The Priest Who Defeated Pussy Riot
world.time.com
The sentence and verdict against the feminist punk band is further evidence of the dangerous erosion of Russia’s constitutional separation of church and state
Archpriest Vsevolod Chaplin speaks during a rally in support of Russian Orthodox Church and Patriarch Kirill in Moscow on July 22, 2012. MAXIM SHEMETOV / REUTERS
Long before the punk band Pussy Riot was formed last fall, Father Vsevolod Chaplin, a senior clergyman of the Orthodox Church, had made himself an icon for conservative Russian values, sort of like what you might get if Rush Limbaugh and Pat Robertson squeezed into the cassock of an Orthodox priest. In 2010, while campaigning for a nationwide “dress code,” he proclaimed that women who wear revealing outfits are guilty of inciting rape.
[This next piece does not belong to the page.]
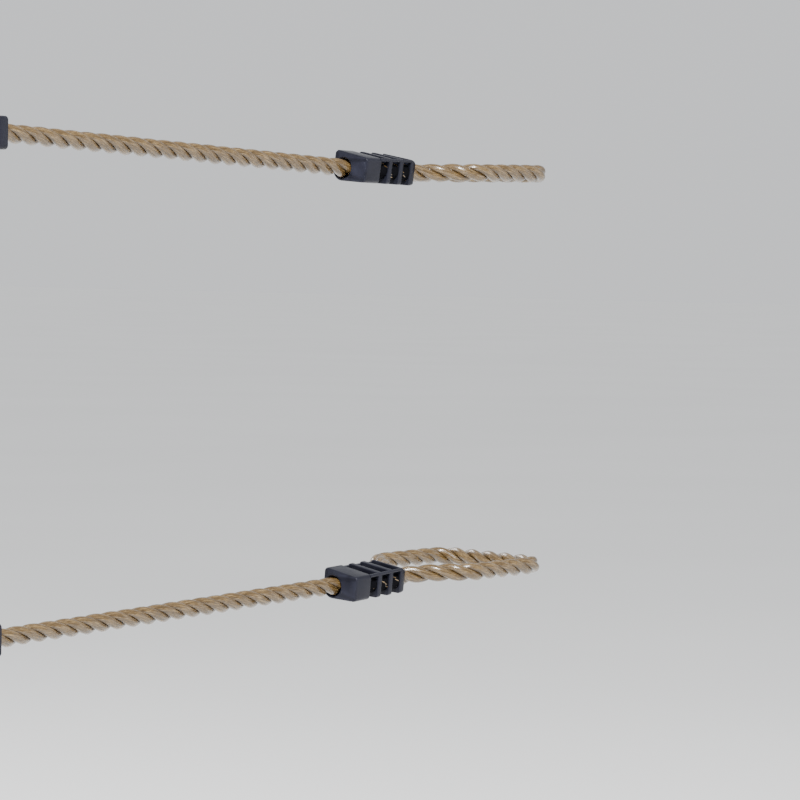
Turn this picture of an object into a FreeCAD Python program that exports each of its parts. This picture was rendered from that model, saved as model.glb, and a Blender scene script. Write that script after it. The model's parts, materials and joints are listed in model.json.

He later lobbied for legislation to ban Vladimir Nabokov’s classic novel Lolita, and suggested that all Russian intellectuals should be condemned for the “sin of Russophobia.” Such pronouncements always made plenty of noise in the Russian press but, outside the tiny demographic of czarists and Orthodox fundamentalists, they were usually dismissed as the ramblings of a radical on the fringes of the Russian culture wars. That was, at least, until the case against Pussy Riot revealed how far the government has shifted in Chaplin’s direction.
On Friday, a district court in Moscow sentenced three members of that feminist punk band - founded on opposition to the rule of President Vladimir Putin — to two years in prison on charges that amount to blasphemy.